:: INPUT DATA ::

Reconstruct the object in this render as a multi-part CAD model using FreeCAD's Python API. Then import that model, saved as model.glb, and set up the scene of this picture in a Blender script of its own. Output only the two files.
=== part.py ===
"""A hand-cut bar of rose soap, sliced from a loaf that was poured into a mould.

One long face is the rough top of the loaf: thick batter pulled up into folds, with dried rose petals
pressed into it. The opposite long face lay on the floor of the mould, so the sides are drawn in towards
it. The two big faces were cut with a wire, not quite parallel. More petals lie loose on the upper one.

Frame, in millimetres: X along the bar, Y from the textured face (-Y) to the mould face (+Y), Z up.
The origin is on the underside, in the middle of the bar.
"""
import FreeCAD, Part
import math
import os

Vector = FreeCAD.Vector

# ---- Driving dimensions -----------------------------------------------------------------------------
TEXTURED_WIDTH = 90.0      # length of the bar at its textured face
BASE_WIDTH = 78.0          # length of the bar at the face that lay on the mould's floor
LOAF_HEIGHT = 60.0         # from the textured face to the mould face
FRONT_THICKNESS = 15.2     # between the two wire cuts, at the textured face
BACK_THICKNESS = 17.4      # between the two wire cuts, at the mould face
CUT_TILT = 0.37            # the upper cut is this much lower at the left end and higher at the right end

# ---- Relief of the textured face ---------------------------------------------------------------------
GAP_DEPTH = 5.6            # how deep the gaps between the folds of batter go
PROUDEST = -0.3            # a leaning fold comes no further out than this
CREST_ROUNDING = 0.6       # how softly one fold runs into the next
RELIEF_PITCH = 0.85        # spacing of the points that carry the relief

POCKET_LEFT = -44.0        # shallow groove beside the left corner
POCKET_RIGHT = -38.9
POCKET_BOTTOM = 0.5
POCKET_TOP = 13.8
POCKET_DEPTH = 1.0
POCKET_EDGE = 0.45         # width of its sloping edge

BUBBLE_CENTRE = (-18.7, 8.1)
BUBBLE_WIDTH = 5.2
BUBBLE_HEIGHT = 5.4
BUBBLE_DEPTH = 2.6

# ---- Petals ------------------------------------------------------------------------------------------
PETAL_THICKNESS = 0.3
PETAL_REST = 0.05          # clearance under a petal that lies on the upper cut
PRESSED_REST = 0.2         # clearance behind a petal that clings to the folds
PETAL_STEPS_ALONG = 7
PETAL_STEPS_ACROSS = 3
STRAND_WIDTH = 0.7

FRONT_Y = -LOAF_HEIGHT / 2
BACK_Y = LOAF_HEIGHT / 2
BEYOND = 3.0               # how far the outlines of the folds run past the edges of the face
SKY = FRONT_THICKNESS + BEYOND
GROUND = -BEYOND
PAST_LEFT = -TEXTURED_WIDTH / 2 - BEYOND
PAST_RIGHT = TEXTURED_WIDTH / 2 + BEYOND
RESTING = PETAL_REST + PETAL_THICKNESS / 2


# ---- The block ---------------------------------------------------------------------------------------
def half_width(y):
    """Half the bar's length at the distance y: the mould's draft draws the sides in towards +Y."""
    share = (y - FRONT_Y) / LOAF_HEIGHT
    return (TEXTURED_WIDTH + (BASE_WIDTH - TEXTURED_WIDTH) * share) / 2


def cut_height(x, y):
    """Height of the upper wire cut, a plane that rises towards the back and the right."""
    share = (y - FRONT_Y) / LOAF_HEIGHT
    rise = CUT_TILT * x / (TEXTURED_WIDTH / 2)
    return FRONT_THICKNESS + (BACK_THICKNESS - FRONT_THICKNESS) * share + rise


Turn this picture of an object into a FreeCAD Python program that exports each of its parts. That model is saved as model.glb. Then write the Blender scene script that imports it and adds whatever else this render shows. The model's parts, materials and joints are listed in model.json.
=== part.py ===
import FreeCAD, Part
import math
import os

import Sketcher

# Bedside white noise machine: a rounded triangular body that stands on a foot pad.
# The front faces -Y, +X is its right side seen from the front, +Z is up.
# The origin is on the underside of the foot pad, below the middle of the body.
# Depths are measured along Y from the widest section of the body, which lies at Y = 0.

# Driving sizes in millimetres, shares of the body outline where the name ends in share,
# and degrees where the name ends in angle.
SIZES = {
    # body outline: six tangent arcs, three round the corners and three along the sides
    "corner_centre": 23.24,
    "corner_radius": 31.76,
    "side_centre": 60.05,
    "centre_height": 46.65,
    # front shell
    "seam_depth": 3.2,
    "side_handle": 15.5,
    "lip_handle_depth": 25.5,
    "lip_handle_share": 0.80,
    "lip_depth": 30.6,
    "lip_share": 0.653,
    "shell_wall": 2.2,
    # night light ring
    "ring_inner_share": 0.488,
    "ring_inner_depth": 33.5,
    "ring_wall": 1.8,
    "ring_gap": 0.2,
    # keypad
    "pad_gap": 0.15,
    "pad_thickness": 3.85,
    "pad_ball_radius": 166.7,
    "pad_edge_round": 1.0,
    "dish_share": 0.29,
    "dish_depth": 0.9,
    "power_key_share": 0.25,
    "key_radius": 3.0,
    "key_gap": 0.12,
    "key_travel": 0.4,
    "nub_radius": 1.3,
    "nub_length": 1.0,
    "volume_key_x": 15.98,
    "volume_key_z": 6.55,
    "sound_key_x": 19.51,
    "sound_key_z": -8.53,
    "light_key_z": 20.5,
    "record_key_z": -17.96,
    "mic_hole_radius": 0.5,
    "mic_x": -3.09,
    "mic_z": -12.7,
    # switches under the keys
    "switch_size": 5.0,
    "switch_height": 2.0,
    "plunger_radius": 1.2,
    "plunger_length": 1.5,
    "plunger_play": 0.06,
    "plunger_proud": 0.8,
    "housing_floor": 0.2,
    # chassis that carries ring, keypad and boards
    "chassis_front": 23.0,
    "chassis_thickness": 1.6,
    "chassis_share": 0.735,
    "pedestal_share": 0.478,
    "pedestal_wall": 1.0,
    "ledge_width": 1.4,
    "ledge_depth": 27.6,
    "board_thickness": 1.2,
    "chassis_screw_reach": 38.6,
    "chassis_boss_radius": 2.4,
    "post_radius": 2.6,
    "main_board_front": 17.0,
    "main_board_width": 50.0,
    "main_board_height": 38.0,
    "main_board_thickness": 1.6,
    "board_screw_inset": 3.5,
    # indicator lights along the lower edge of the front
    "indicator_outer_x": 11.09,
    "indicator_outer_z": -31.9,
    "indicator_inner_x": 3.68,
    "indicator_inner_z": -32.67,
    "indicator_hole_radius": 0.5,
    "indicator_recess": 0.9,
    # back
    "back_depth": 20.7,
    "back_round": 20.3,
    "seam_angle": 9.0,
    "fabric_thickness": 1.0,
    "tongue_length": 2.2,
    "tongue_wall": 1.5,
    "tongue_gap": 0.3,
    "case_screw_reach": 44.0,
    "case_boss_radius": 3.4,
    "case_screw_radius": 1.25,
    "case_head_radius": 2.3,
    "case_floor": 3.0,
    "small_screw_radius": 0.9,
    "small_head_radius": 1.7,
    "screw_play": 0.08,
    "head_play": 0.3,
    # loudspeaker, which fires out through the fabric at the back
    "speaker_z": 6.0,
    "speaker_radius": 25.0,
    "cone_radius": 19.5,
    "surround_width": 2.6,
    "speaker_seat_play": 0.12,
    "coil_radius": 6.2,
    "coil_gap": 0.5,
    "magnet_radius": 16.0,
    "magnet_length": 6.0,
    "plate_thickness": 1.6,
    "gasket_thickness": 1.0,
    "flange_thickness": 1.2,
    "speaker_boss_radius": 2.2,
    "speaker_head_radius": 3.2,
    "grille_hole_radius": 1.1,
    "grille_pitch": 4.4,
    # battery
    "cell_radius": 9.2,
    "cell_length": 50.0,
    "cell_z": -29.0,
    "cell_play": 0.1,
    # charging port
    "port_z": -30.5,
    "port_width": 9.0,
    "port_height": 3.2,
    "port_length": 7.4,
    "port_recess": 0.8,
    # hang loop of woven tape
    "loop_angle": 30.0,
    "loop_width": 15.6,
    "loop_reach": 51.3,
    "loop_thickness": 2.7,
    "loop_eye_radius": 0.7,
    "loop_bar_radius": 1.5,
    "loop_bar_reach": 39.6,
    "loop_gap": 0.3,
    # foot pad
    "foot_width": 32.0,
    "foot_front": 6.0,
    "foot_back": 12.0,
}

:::

*WORK INSTRUCTIONS:* Using the entries above, repeat only the lines from the one containing "Turn this picture" through the one containing "# Depths are", end lines included.

*WRITTEN REPLY:*
Turn this picture of an object into a FreeCAD Python program that exports each of its parts. That model is saved as model.glb. Then write the Blender scene script that imports it and adds whatever else this render shows. The model's parts, materials and joints are listed in model.json.
=== part.py ===
import FreeCAD, Part
import math
import os

import Sketcher

# Bedside white noise machine: a rounded triangular body that stands on a foot pad.
# The front faces -Y, +X is its right side seen from the front, +Z is up.
# The origin is on the underside of the foot pad, below the middle of the body.
# Depths are measured along Y from the widest section of the body, which lies at Y = 0.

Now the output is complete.